→ **Task description**
Go through the listing beneath this task and return every line that carries the string "dimensions".

+++ Supplied information

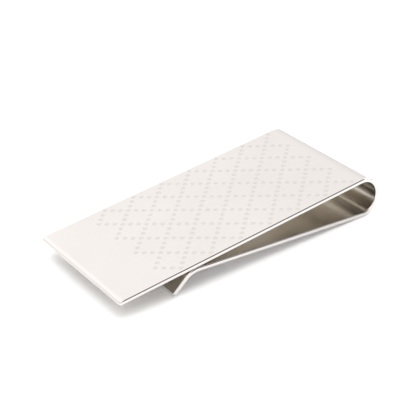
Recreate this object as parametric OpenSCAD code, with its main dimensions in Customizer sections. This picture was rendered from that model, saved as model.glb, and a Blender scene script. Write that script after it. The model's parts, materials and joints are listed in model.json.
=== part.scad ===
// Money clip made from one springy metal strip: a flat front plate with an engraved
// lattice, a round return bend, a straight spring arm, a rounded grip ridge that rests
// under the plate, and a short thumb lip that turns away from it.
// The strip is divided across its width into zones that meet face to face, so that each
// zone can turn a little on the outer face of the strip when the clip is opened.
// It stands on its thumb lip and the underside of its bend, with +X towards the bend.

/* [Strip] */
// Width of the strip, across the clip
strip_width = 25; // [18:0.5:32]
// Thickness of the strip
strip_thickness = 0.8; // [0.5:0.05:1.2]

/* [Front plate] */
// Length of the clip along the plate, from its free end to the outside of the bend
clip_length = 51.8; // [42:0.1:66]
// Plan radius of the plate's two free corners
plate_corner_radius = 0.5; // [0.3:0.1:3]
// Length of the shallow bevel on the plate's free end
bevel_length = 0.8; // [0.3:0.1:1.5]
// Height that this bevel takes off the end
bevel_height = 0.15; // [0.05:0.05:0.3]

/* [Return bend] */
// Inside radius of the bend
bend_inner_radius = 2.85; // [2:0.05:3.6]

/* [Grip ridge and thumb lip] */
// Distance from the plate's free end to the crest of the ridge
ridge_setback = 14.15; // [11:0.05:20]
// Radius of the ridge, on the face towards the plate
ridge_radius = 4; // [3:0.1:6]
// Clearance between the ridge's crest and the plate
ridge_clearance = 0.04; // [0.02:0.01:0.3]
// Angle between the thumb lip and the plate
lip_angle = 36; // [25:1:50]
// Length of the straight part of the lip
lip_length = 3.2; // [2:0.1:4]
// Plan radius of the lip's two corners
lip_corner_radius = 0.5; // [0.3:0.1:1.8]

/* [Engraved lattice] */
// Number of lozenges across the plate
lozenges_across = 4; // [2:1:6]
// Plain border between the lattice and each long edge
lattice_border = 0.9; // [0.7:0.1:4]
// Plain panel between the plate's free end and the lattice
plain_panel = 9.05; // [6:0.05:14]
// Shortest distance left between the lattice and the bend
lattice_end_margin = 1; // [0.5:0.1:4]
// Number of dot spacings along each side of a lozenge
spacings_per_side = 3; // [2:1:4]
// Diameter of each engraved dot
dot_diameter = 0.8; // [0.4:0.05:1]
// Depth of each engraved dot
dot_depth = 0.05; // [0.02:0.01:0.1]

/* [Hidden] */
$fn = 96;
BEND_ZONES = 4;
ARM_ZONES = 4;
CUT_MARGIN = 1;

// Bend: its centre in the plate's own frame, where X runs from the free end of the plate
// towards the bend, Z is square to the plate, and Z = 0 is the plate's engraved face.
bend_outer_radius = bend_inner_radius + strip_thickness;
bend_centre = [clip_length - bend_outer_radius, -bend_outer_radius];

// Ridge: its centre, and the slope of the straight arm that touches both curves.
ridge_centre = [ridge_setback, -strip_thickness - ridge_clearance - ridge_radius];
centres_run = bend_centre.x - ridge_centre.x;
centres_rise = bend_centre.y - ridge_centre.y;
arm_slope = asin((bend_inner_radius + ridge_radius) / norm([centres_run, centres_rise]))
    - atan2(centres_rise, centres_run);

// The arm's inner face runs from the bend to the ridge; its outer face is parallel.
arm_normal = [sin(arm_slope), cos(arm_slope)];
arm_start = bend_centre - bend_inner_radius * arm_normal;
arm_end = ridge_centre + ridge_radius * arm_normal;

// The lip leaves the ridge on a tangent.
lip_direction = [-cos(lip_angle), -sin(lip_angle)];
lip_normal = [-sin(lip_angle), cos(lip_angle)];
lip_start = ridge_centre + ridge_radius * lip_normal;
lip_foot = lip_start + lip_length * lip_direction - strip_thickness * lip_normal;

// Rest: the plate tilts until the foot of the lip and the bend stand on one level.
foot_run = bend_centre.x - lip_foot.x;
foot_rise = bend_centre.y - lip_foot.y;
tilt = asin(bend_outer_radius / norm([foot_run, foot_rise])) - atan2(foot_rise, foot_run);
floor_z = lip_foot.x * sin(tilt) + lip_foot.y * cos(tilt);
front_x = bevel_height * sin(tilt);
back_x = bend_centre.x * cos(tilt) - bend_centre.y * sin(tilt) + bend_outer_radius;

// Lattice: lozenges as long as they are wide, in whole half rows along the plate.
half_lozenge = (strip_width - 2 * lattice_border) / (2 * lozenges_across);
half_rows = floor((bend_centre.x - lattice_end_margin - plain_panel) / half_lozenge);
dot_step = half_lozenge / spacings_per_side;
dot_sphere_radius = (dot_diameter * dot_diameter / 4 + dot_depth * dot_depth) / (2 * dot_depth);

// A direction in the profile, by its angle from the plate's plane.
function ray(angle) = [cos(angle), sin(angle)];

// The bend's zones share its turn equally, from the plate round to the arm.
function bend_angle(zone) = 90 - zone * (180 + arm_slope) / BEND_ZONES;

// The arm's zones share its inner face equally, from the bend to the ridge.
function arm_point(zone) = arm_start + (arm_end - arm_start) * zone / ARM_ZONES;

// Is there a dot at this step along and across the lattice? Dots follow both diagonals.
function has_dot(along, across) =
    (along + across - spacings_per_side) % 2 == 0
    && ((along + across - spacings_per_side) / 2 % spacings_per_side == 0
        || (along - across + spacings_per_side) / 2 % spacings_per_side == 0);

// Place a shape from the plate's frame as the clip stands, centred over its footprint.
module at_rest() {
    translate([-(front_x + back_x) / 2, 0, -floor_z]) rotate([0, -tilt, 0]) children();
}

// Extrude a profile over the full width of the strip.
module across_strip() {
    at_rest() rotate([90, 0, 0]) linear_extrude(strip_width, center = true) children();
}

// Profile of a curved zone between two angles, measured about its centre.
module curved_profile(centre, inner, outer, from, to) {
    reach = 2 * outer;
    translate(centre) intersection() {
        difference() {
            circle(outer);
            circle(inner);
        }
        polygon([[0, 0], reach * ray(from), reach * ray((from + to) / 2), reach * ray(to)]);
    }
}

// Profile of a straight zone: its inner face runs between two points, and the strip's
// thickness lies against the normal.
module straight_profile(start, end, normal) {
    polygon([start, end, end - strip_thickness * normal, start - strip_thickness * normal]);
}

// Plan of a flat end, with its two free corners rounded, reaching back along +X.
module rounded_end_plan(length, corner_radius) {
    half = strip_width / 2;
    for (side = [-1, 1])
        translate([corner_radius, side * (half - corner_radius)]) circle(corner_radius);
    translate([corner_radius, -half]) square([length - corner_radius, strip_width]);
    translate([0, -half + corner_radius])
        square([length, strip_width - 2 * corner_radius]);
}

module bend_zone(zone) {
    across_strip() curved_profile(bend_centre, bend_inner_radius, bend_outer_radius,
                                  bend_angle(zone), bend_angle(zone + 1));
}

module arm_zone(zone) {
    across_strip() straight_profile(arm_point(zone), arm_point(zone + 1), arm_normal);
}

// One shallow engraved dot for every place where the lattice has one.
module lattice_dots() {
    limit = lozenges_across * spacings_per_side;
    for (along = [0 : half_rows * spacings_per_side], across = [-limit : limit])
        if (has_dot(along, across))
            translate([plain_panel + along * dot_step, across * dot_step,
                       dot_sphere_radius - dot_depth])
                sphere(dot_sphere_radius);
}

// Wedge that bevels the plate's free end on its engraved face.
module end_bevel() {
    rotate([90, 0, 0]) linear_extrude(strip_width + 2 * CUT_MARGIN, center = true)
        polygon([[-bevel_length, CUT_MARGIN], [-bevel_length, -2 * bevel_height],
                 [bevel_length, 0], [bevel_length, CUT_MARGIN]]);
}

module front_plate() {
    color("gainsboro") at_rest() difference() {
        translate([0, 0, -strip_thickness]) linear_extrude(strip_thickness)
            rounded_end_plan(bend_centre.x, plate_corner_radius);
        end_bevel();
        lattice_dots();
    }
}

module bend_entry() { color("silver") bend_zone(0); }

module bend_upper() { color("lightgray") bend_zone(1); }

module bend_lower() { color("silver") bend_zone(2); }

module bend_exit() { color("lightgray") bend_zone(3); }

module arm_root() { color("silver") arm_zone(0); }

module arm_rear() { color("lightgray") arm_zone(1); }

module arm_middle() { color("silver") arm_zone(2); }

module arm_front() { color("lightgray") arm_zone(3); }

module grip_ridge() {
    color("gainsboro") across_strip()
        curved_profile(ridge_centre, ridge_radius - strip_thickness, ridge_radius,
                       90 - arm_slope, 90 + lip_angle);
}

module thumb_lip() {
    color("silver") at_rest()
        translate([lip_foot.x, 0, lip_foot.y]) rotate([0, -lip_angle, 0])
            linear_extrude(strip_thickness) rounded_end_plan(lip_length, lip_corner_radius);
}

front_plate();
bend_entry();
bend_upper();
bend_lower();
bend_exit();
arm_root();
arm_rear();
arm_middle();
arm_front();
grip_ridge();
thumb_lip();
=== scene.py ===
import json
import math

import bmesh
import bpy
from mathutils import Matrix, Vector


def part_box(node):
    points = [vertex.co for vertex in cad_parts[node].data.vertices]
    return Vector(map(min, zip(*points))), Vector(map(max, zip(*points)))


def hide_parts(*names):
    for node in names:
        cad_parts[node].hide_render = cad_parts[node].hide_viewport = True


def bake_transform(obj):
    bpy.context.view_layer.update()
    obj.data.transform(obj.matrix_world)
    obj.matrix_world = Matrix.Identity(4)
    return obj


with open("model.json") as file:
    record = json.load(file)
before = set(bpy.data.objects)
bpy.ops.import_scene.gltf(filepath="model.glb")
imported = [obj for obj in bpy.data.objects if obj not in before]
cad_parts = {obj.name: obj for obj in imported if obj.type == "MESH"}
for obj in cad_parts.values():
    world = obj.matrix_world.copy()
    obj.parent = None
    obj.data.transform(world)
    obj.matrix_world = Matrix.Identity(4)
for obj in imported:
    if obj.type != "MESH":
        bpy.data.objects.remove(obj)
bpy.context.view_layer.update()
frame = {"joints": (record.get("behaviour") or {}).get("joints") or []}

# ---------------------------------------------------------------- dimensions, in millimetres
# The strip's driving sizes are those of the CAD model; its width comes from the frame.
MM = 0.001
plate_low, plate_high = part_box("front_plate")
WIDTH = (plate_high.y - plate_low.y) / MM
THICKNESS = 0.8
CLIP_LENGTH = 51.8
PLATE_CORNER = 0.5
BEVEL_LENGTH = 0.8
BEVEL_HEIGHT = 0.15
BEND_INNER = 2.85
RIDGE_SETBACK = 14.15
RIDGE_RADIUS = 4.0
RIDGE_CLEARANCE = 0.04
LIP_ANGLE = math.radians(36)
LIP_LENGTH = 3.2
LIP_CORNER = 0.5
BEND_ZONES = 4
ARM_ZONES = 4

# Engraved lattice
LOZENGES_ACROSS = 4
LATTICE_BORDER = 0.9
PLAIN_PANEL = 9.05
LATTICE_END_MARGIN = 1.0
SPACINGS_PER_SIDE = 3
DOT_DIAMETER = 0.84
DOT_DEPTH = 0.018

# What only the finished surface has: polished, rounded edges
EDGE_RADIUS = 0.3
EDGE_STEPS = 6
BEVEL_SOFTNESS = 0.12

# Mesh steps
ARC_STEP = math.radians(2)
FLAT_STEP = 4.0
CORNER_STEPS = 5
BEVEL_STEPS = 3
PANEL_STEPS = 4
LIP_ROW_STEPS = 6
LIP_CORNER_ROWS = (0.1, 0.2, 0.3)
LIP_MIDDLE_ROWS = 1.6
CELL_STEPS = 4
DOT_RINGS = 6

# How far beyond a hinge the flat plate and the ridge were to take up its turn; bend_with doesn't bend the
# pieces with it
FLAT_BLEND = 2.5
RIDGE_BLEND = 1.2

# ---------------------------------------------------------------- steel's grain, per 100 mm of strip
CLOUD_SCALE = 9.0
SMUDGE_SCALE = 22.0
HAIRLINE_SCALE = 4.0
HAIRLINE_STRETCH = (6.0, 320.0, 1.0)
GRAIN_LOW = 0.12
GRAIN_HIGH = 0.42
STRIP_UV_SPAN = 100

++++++

→ **Full response**
Recreate this object as parametric OpenSCAD code, with its main dimensions in Customizer sections. This picture was rendered from that model, saved as model.glb, and a Blender scene script. Write that script after it. The model's parts, materials and joints are listed in model.json.
# ---------------------------------------------------------------- dimensions, in millimetres